Emotion is central to how she designs the audience’s experience. She describes the ideal impact of her work as something closer to waking than watching. “I want them to feel surreal, as if it was a dream full of emotions after my performance,” she says. She is wary of over-explaining and prefers suggestion to exposition. “I feel like telling the story straightforward is maybe not the way I want to do it,” she explains. “I wish to make the audience feel like they feel like something is happening, but because it’s very unclear – I just give them an illusion of the things I want to express.” Mystery and uncertainty are not by-products; they are the very texture she is trying to craft.
This focus on emotional immersion becomes particularly visible in Sinsin, a 20-minute audiovisual performance. Structured around moments of separation and emotional release, the work unfolds less as a linear narrative hinting at cycles of organic growth and interdependence. It also alludes to the grief of letting go, through shifting visual metaphors rather than explicit storytelling, reinforcing Tongktongktong’s preference for suggestion over explanation.
Within this, the boundary between observer and participant softens, even when there is no obvious “interactive” device. When asked whether she sees her audience inside the world or outside it, she gives a layered answer. “I would see them as the observer,” she says at first. “But in the context of the whole performance, I feel like they kind of naturally become a part of the work, because I’m not really expressing any straightforward stories. I feel like different people would feel different sensations or have different opinions about my work. So I think the participation for them in the work kind of forms naturally.” For her, the act of looking and feeling is already a form of co-creation.
The future of her practice is, fittingly, about world-building on an even larger scale. Games are not just a parallel interest, she has already experimented in this space, but she is eager to expand the scope. “I would still like to make games, but I would want to make more different kinds of games,” she says. “I’ve been really wanting to make open world RPGs or visual novels to be able to have a bigger world setting, because I want to really build a world of mine.”

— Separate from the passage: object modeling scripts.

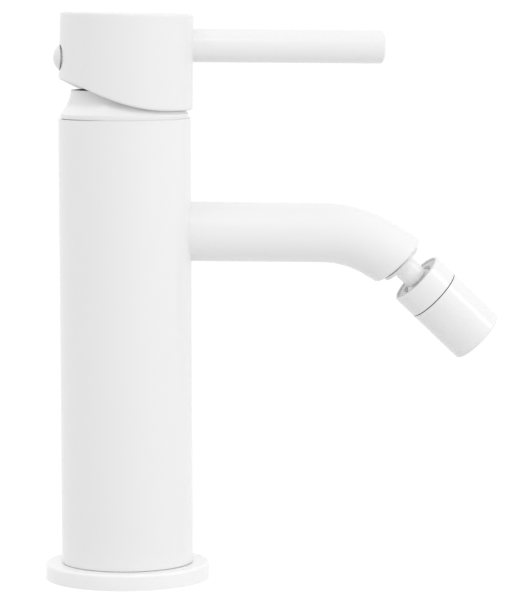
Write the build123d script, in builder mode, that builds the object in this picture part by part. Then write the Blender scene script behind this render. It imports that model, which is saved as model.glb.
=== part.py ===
from build123d import *
import os
from math import asin, cos, radians, sin, sqrt, tan

# Bidet mixer: a single-lever basin-style body with a fixed spout and a swivelling outlet.
# Millimetres. +Z is up, the spout and the lever point along +X, and the origin is the
# centre of the underside.

# Fits and small gaps
overrun = 1.0
thread_gap = 0.05
fit_gap = 0.1
disc_film = 0.05
seal_gap = 0.05

# Base rosette and its gasket
rosette_overhang = 5.5
rosette_h = 5.5
rosette_round = 1.0
gasket_edge = 2.2
gasket_w = 3.6
gasket_h = 1.5

# Body
body_r = 22.5
body_top = 157.65
seam_h = 0.3
seam_depth = 1.5
foot_seam_h = 0.22
foot_seam_depth = 0.7
body_wall = 3.2
plug_step = 3.5
floor_h = 20.0
deck_depth = 26.65
block_l = 27.0

# Hose inlets and fixing stud
port_x = 2.6
port_y = 7.0
port_r = 1.6
inlet_thread_r = 4.5
inlet_depth = 12.0
stud_thread_r = 3.4
stud_depth = 16.0
stud_x = -10.0

# Supply tubes
tube_r = 4.0
tube_bore_r = 3.0
tube_socket = 6.5
tube_ring_wire_r = 0.7
tube_ring_low_z = 16.0
tube_ring_top_depth = 3.2

# Spout
spout_drop = 38.2
spout_droop = 1.55
spout_r = 10.2
spout_wall = 2.0
spout_bend_x = 78.9
spout_bend_r = 40.0
spout_tip_angle = 31.06
spout_straight = 8.215
spout_rim_round = 1.1
spout_end_wall = 6.0
spout_socket = 3.7
spigot_step = 1.3
spigot_start_x = 9.5
spigot_wall = 2.5
spout_ring_in = 4.0
spout_ring_wire_r = 0.6
mix_bore_r = 4.0
mix_port_x = -4.5
mix_port_r = 2.8

# Adapter and ball nipple
outlet_angle = 43.8
end_step = 0.3
end_tilt = 2.6
washer_thin = 0.03
washer_overhang = 0.25
flange_r = 7.75
flange_h = 1.2
adapter_r = 6.4
adapter_l = 7.5
nipple_thread_r = 3.4
nipple_bore_r = 2.2
neck_r = 4.25
neck_flare = 0.4
ball_r = 7.3
ball_flat_angle = 24.0
rim_t = 9.05
ball_depth = 6.2

# Swivelling outlet
outlet_wall = 1.73
outlet_l = 30.5
collar_l = 8.4
outlet_seam_h = 0.36
outlet_seam_depth = 0.7
outlet_round = 1.0
rim_round = 0.4
lip_wall = 0.83
retainer_sink = 0.6
retainer_l = 3.4
retainer_cone_r = 0.55
swivel_gap = 0.08
liner_wall = 0.94
liner_half_angle = 14.0
ball_latitude = 38.6
catch_latitude = 32.0
seat_top_latitude = 31.5
seat_low_latitude = 48.0
seat_step = 0.18
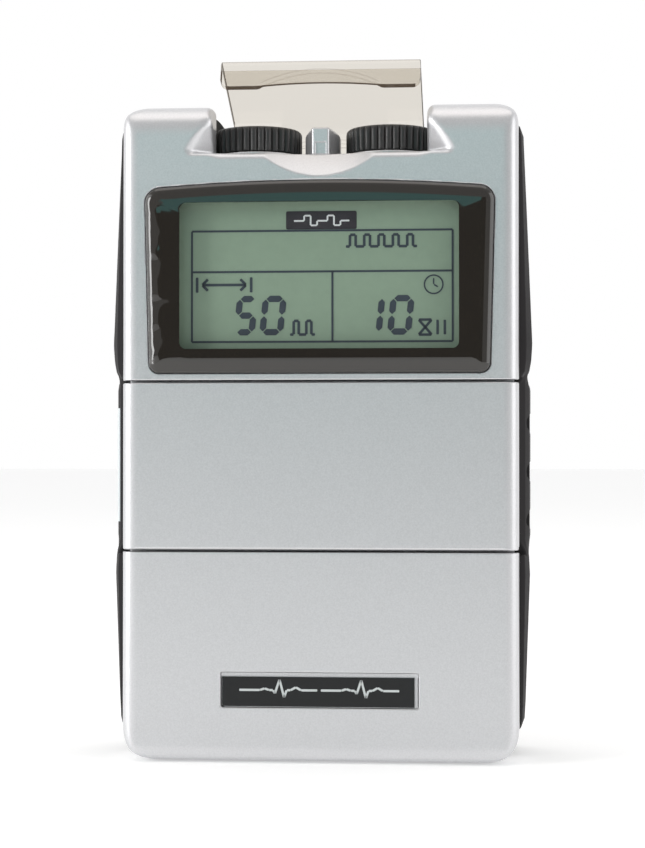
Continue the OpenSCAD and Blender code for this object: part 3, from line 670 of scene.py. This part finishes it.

Taken together, her work forms a kind of soft architecture for feeling in the digital age: performances that embrace the limits of planning, installations that borrow from the glossy optimism of early-2000s screens, and future game worlds designed not just to be played, but to be remembered. Across all of it, she suggests that technology, far from flattening emotion, can be a way to hold it and a way to invite others to step inside.